[Start COLLECTED DATA]

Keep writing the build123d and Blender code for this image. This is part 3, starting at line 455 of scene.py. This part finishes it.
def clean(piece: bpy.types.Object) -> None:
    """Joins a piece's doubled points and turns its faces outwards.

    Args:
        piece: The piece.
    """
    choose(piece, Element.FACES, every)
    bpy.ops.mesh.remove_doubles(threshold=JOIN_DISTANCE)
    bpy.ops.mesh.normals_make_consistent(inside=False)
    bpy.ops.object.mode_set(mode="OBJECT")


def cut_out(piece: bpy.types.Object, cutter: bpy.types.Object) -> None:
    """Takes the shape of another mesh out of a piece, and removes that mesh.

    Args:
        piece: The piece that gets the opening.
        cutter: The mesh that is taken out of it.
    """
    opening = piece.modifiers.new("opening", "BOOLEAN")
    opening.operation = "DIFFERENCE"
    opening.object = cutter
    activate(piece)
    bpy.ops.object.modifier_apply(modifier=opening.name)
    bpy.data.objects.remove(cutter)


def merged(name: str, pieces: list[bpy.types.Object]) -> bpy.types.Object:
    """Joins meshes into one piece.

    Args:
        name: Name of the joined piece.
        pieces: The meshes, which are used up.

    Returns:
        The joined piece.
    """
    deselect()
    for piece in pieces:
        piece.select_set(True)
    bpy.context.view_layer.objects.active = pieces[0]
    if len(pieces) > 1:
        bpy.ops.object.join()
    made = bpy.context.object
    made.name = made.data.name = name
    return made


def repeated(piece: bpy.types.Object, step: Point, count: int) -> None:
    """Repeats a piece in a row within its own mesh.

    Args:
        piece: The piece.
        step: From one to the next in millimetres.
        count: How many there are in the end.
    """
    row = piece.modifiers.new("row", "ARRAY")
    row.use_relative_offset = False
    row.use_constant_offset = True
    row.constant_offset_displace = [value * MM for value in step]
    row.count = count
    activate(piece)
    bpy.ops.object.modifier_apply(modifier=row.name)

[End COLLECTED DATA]

**AIM OF THE TASK:** Retype all of the material, keeping each line exact.

**FINISHED TASK:**
Keep writing the build123d and Blender code for this image. This is part 3, starting at line 455 of scene.py. This part finishes it.
def clean(piece: bpy.types.Object) -> None:
    """Joins a piece's doubled points and turns its faces outwards.

    Args:
        piece: The piece.
    """
    choose(piece, Element.FACES, every)
    bpy.ops.mesh.remove_doubles(threshold=JOIN_DISTANCE)
    bpy.ops.mesh.normals_make_consistent(inside=False)
    bpy.ops.object.mode_set(mode="OBJECT")


def cut_out(piece: bpy.types.Object, cutter: bpy.types.Object) -> None:
    """Takes the shape of another mesh out of a piece, and removes that mesh.

    Args:
        piece: The piece that gets the opening.
        cutter: The mesh that is taken out of it.
    """
    opening = piece.modifiers.new("opening", "BOOLEAN")
    opening.operation = "DIFFERENCE"
    opening.object = cutter
    activate(piece)
    bpy.ops.object.modifier_apply(modifier=opening.name)
    bpy.data.objects.remove(cutter)


def merged(name: str, pieces: list[bpy.types.Object]) -> bpy.types.Object:
    """Joins meshes into one piece.

    Args:
        name: Name of the joined piece.
        pieces: The meshes, which are used up.

    Returns:
        The joined piece.
    """
    deselect()
    for piece in pieces:
        piece.select_set(True)
    bpy.context.view_layer.objects.active = pieces[0]
    if len(pieces) > 1:
        bpy.ops.object.join()
    made = bpy.context.object
    made.name = made.data.name = name
    return made


def repeated(piece: bpy.types.Object, step: Point, count: int) -> None:
    """Repeats a piece in a row within its own mesh.

    Args:
        piece: The piece.
        step: From one to the next in millimetres.
        count: How many there are in the end.
    """
    row = piece.modifiers.new("row", "ARRAY")
    row.use_relative_offset = False
    row.use_constant_offset = True
    row.constant_offset_displace = [value * MM for value in step]
    row.count = count
    activate(piece)
    bpy.ops.object.modifier_apply(modifier=row.name)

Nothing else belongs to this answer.